Frankfurt/Main (dpa) - Wenn die Frankfurter Buchmesse (12. bis 16. Oktober) beginnt, stehen sie nicht gerade im Mittelpunkt. Aber Millionen Leser - und vor allem Leserinnen - verschlingen sie Woche für Woche: Groschenromane.

Groschenromane lesen ist ein bisschen wie Überraschungseier sammeln oder Vorabendserien schauen. Es geht um die Varianz innerhalb des Immergleichen. Man weiß, was man bekommt, aber im Detail ist jedes Ei/jede Folge/jeder Roman dann doch ein bisschen neu. Das animiert zum Sammeln. Davon leben einige Verlage ganz gut. Nur allzu viel ändern darf sich nicht, sonst streiken die Leser.

Anders als das Buch eines einzelnen Autors ist ein Groschenroman ein Serienprodukt. „Dr. Norden“ ist seit 35 Jahren für den Kelter-Verlag im Dienst, knapp 1000 Einzelhefte sind seitdem erschienen. Ermittler „Jerry Cotton“ hat für Bastei Lübbe seit 1954 über 2800 Fälle gelöst. Die wöchentlichen Folgen - stets exakt 64 Seiten dick - gibt es für 1,50 oder 1,60 Euro im Zeitschriftenhandel. Der Hamburger Martin Kelter Verlag verkauft monatlich 3,3 Millionen Hefte von 55 parallel laufenden Titeln. Der Konkurrenz Bastei Lübbe in Köln setzt pro Jahr 27 Millionen Hefte mit 31 Titeln ab.

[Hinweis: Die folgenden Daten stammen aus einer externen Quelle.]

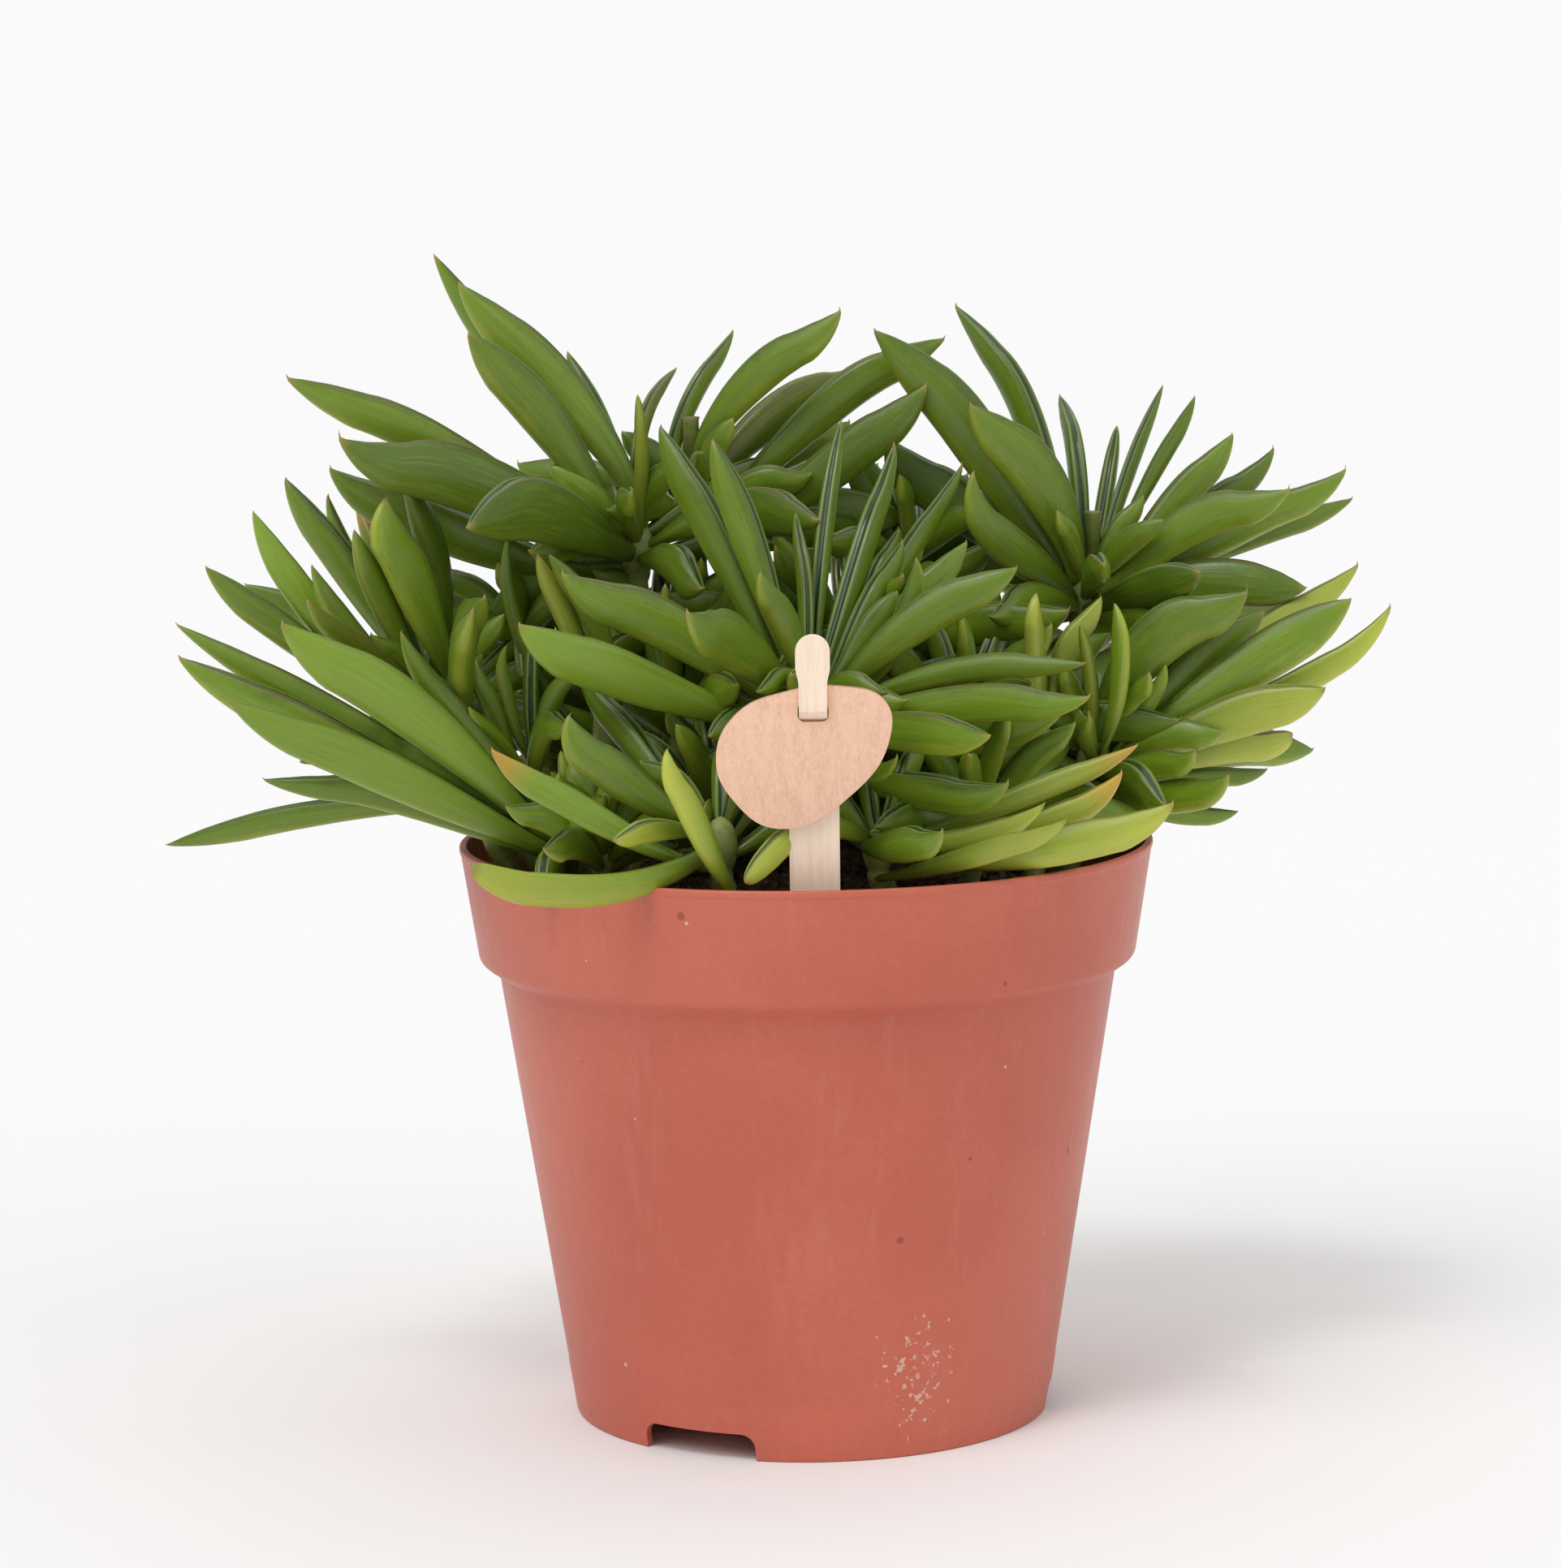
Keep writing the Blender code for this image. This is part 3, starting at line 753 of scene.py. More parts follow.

Das Themenspektrum ist 2011 das gleiche wie vor Jahrzehnten: Ärzte und Schicksale, Adel und Liebe, Familie und Heimat für die weibliche Leserschaft. Krimis und Grusel, Science-Fiction und Western für die männlichen Leser: „Silvia-Schicksal“ und „Mami“, „Der Bergpfarrer“ oder „Toni der Hüttenwirt“, „Fürstenkinder“ und vor allem Ärzte aller denkbaren medizinischen Fachrichtungen. Vorzeigeheld in diesem Nischen-Segment ist jedoch der Astronaut Perry Rhodan, der seit 1961 beim Pabel-Moewig Verlag in Rastatt verlegt wird.

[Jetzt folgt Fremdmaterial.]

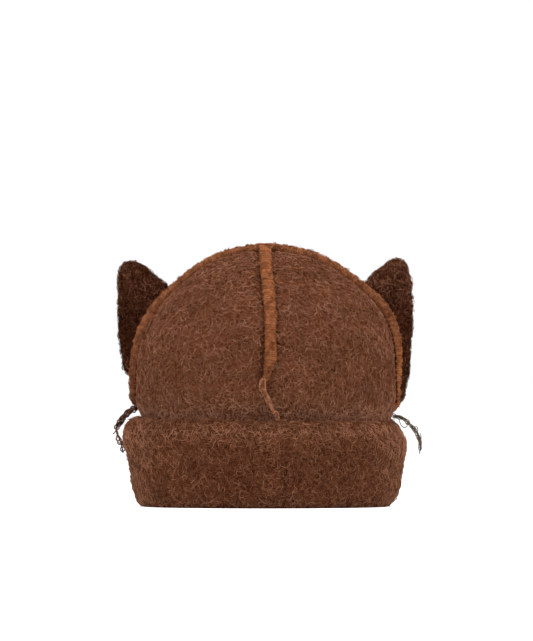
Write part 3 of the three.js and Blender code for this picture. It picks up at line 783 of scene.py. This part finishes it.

„Die Lesererwartung ist sehr konstant“, sagt der Leiter der Romanheftabteilung bei Bastei Lübbe, Florian Marzin. Man habe es mal mit Cross-over versucht, aber das habe nicht geklappt. „Und Humor funktioniert überhaupt nicht.“ Auch wenn die Formate sehr konstant blieben: Inhaltlich von gestern seien die Romane keineswegs: „Auch in unseren Liebesromanen schreiben die Menschen SMS und lernen sich über Facebook kennen.“

700 bis 1000 Euro bekommen die anonymen Autoren, die im Wechsel einzelne Folgen schreiben. Ein „routinierter Autor“, erfährt man aus Branchenkreisen, brauche ungefähr zwei Wochen für einen Roman, der sich nahtlos in ein „Serienexposé“ einpassen muss, in dem die Figuren charakterisiert sind, ihre Beziehungen zueinander, die örtlichen Gegebenheiten und sonstige Details, die das ganze erst zur Serie werden lassen. „Die Serienfigur als Identifikationsobjekt hat bei den Romanheften einen hohen Stellenwert“, weiß Andreas Schäfer, Cheflektor bei Kelter.

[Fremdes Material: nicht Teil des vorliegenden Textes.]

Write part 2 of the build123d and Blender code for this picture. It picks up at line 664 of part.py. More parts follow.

Natürlich verkaufen die Verlage heute weniger Groschenhefte als vor 20 oder 30 Jahren. Genaue Zahlen bekommt man nicht, aber Schätzungen zufolge wurden früher vielleicht dreimal so viele Hefte gelesen. Es sei aber keineswegs so, „dass uns die Leser wegsterben“, betont Marzin: „Die Zahlen sind seit Jahren konstant.“ Seit zwei Jahren gibt es wichtige Serien auch als E-Book.

Die Nähe zwischen TV-Serien und Romanheften ist nicht fiktiv, beide spielen sich gegenseitig die Bälle zu. „Dr. Stefan Frank“ gab es lange als Groschenromanfigur, bevor er Held einer TV-Serie wurde - im Dezember erscheinen Romanhefte, die einen Handlungsstrang aus der TV-Serie „Verbotene Liebe“ weiterführen.